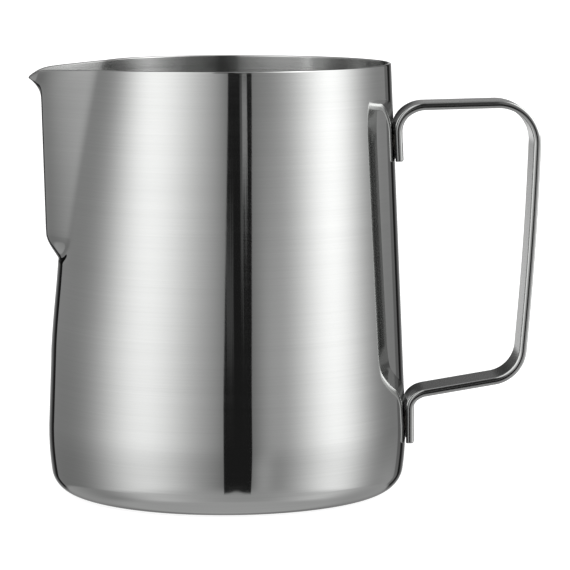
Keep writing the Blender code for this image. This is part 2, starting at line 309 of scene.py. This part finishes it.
def wall_heights():
    """Nominal heights of the wall's rings, from the rim down, closer where the lip and the chin turn."""
    heights = [HEIGHT - FLARE_HEIGHT * step / FLARE_RINGS for step in range(FLARE_RINGS)]
    heights += [HEIGHT - FLARE_HEIGHT - NOSE_RING_STEP * step for step in range(NOSE_RINGS)]
    heights += [CHIN_TOP - CHIN_RING_STEP * step for step in range(CHIN_RINGS)]
    last = heights[-1]
    heights += [last + (PULL_END - last) * step / FADE_RINGS for step in range(1, FADE_RINGS + 1)]
    return heights


# ---------------------------------------------------------------- the handle's middle line

def tab_line(z):
    """x of the upper tab's middle surface, which lies along the wall."""
    return wall_radius(z) + FIT + STRIP_THICKNESS / 2


def rounded(corners, radii):
    """A polyline of 2D points with its inner corners rounded, and how far each point is round the
    first and the last bend: 1 on the tabs, 0 past their bends."""
    points = [(corners[0], 1.0)]
    last = len(radii) - 1
    for index, radius in enumerate(radii):
        before, corner, after = corners[index:index + 3]
        into = (corner - before).normalized()
        away = (after - corner).normalized()
        turn = into.angle_signed(away)
        setback = radius * math.tan(abs(turn) / 2)
        start = corner - into * setback
        side = Vector((-into.y, into.x)) * (-1 if turn > 0 else 1)
        centre = start + side * radius
        for step in range(BEND_STEPS + 1):
            share = step / BEND_STEPS
            swing = (start - centre).copy()
            swing.rotate(Matrix.Rotation(-turn * share, 2))
            # only the first and the last bend have a tab beside them
            past_tab = {0: share, last: 1 - share}.get(index, 1.0)
            points.append((centre + swing, 1 - smooth(past_tab ** TAB_CURVE_FADE)))
    points.append((corners[-1], 1.0))
    return points


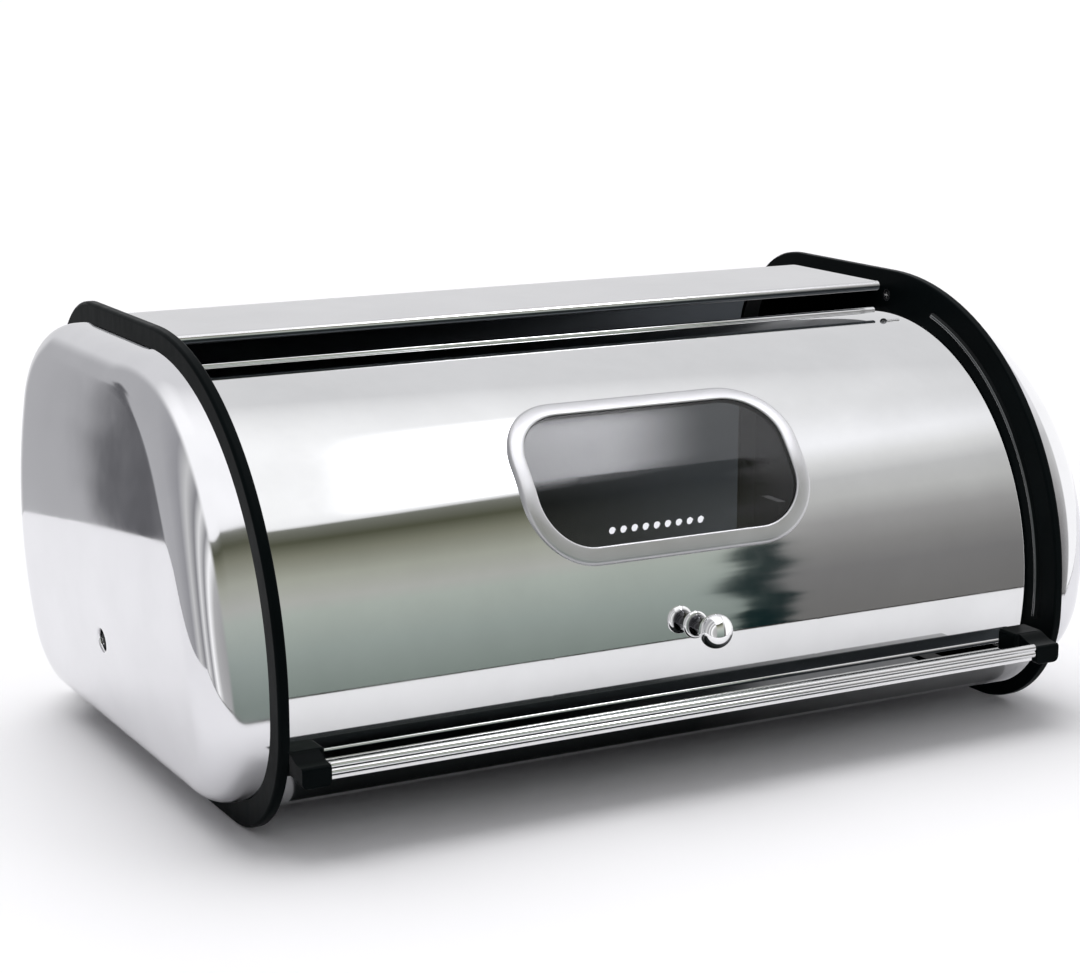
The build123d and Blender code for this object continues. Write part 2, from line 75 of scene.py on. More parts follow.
rib_low, rib_high = math.radians(-6.2), math.radians(72.7)
rib_middle, rib_face, crest_radius = 0.1162, 0.1794, 0.0007

cap_seat_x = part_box("right_end_cap")[0].x
cap_top_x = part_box("right_end_cap")[1].x
cap_front, cap_back = -0.119, 0.114
cap_floor, cap_top = 0.011, 0.177
cap_arc, cap_front_low, cap_rear_low, cap_rear_high = 0.119, 0.041, 0.030, 0.036
cap_edge, cap_crown, cap_sheet, cap_flange = 0.016, 0.350, 0.001, 0.009
cap_middle_z = 0.093
cap_hole, cap_hole_round, cap_lip_depth = 0.00475, 0.0010, 0.0022


# Mesh building


def make_object(name, verts, faces, body, material, replaced=(), closed=True):
    """Smooth-shaded mesh object in the row frame that rides on a CAD body."""
    mesh = bpy.data.meshes.new(name)
    mesh.from_pydata([tuple(v) for v in verts], [], faces)
    mesh.validate()
    if closed:
        shell = bmesh.new()
        shell.from_mesh(mesh)
        bmesh.ops.recalc_face_normals(shell, faces=shell.faces)
        shell.to_mesh(mesh)
        shell.free()
    for face in mesh.polygons:
        face.use_smooth = True
    piece = bpy.data.objects.new(name, mesh)
    bpy.context.scene.collection.objects.link(piece)
    mesh.materials.append(material)
    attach(piece, body)
    if replaced:
        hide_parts(*replaced)
    return piece


def bridge(rows, closed=False):
    """Quads between successive rows of vertex numbers; closed joins each row's ends."""
    faces = []
    for low, high in zip(rows, rows[1:]):
        count = len(low)
        for i in range(count if closed else count - 1):
            j = (i + 1) % count
            faces.append((low[i], low[j], high[j], high[i]))
    return faces


def grid_rows(count_rows, count_columns):
    """Vertex numbers of a grid written row by row."""
    return [
        list(range(r * count_columns, (r + 1) * count_columns)) for r in range(count_rows)
    ]


def sharpen(piece, degrees=35.0):
    """Marks the edges over an angle as sharp, so that flats and rounds shade apart."""
    limit = math.radians(degrees)
    piece.data.set_sharp_from_angle(angle=limit)


def on_lid(angle, radius, x=0.0):
    """Point at an angle up the lid from the level line, and a distance from the pivot line."""
    return Vector((x, pivot_y - radius * math.cos(angle), pivot_z + radius * math.sin(angle)))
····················
Above are some lines. Repeat exactly, and only, those from the line that has "The build123d and" through the line that has "# Mesh building".

-- Exercise response --
The build123d and Blender code for this object continues. Write part 2, from line 75 of scene.py on. More parts follow.
rib_low, rib_high = math.radians(-6.2), math.radians(72.7)
rib_middle, rib_face, crest_radius = 0.1162, 0.1794, 0.0007

cap_seat_x = part_box("right_end_cap")[0].x
cap_top_x = part_box("right_end_cap")[1].x
cap_front, cap_back = -0.119, 0.114
cap_floor, cap_top = 0.011, 0.177
cap_arc, cap_front_low, cap_rear_low, cap_rear_high = 0.119, 0.041, 0.030, 0.036
cap_edge, cap_crown, cap_sheet, cap_flange = 0.016, 0.350, 0.001, 0.009
cap_middle_z = 0.093
cap_hole, cap_hole_round, cap_lip_depth = 0.00475, 0.0010, 0.0022


# Mesh building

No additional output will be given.